Collected material
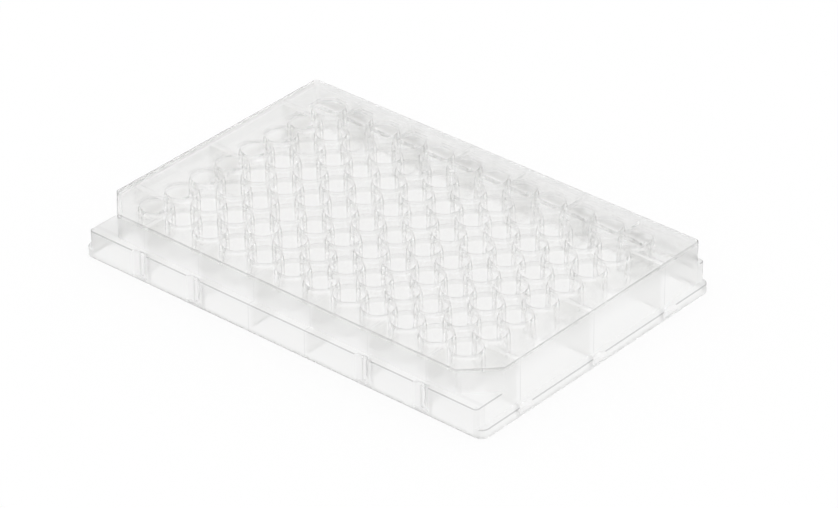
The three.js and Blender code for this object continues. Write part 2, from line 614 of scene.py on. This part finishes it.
def body_places(x, y, z, line, faint):
    """Whether a point is under an outer face, on the deck or on an edge, each from 0 to 1; the edge
    mask draws painted shade.
    """
    plate = bpy.context.scene.well_plate_body
    foot_x, foot_y, high = PLATE_HIGH
    deck_x, deck_y = foot_x - plate.end_step, foot_y - plate.side_step
    corner = (deck_x + deck_y - plate.corner_cut + y - x.size()) * math.sqrt(0.5)
    insets = (
        inset(x, y, deck_x, deck_y, plate.deck_radius).least(corner),
        inset(x, y, deck_x, foot_y, plate.skirt_radius),
        inset(x, y, foot_x, foot_y, plate.foot_radius),
    )
    falls = [top - z for top in (high, plate.side_flange, plate.end_flange)]

    def drawn(distance):
        """A line where the distance is nothing."""
        return distance.fade(line / 2, line)

    depth = insets[0].least(falls[0])
    # Painted shade: a dark line along the deck's top edge, the flanges' top edges and the foot's
    # bottom edge.
    edge = drawn(insets[0] + falls[0].size()) * faint
    for above, inside, fall in zip(insets, insets[1:], falls[1:]):
        depth = depth.most(inside.least(fall))
        outside = above.fade(-2 * LEDGE_REACH, -LEDGE_REACH)
        edge = edge.most(drawn(inside + fall.size()) * outside)
    edge = edge.most(drawn(insets[1].size() + z) * faint)
    outer = depth.fade(plate.wall - OUTER_FADE[0], plate.wall - OUTER_FADE[1])
    on_deck = z.ramp(high - plate.deck, high - plate.deck / 2)
    return outer, on_deck, edge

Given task
Show the data once more, exactly as it was written.

Response to the task
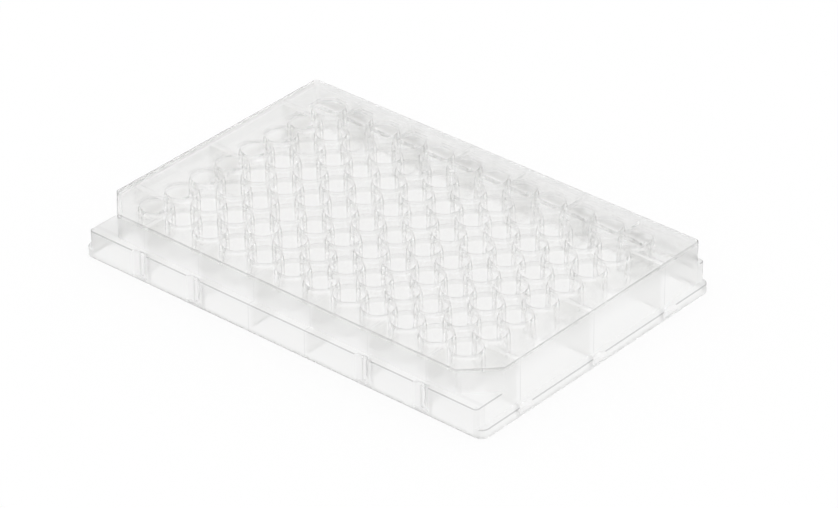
The three.js and Blender code for this object continues. Write part 2, from line 614 of scene.py on. This part finishes it.
def body_places(x, y, z, line, faint):
    """Whether a point is under an outer face, on the deck or on an edge, each from 0 to 1; the edge
    mask draws painted shade.
    """
    plate = bpy.context.scene.well_plate_body
    foot_x, foot_y, high = PLATE_HIGH
    deck_x, deck_y = foot_x - plate.end_step, foot_y - plate.side_step
    corner = (deck_x + deck_y - plate.corner_cut + y - x.size()) * math.sqrt(0.5)
    insets = (
        inset(x, y, deck_x, deck_y, plate.deck_radius).least(corner),
        inset(x, y, deck_x, foot_y, plate.skirt_radius),
        inset(x, y, foot_x, foot_y, plate.foot_radius),
    )
    falls = [top - z for top in (high, plate.side_flange, plate.end_flange)]

    def drawn(distance):
        """A line where the distance is nothing."""
        return distance.fade(line / 2, line)

    depth = insets[0].least(falls[0])
    # Painted shade: a dark line along the deck's top edge, the flanges' top edges and the foot's
    # bottom edge.
    edge = drawn(insets[0] + falls[0].size()) * faint
    for above, inside, fall in zip(insets, insets[1:], falls[1:]):
        depth = depth.most(inside.least(fall))
        outside = above.fade(-2 * LEDGE_REACH, -LEDGE_REACH)
        edge = edge.most(drawn(inside + fall.size()) * outside)
    edge = edge.most(drawn(insets[1].size() + z) * faint)
    outer = depth.fade(plate.wall - OUTER_FADE[0], plate.wall - OUTER_FADE[1])
    on_deck = z.ramp(high - plate.deck, high - plate.deck / 2)
    return outer, on_deck, edge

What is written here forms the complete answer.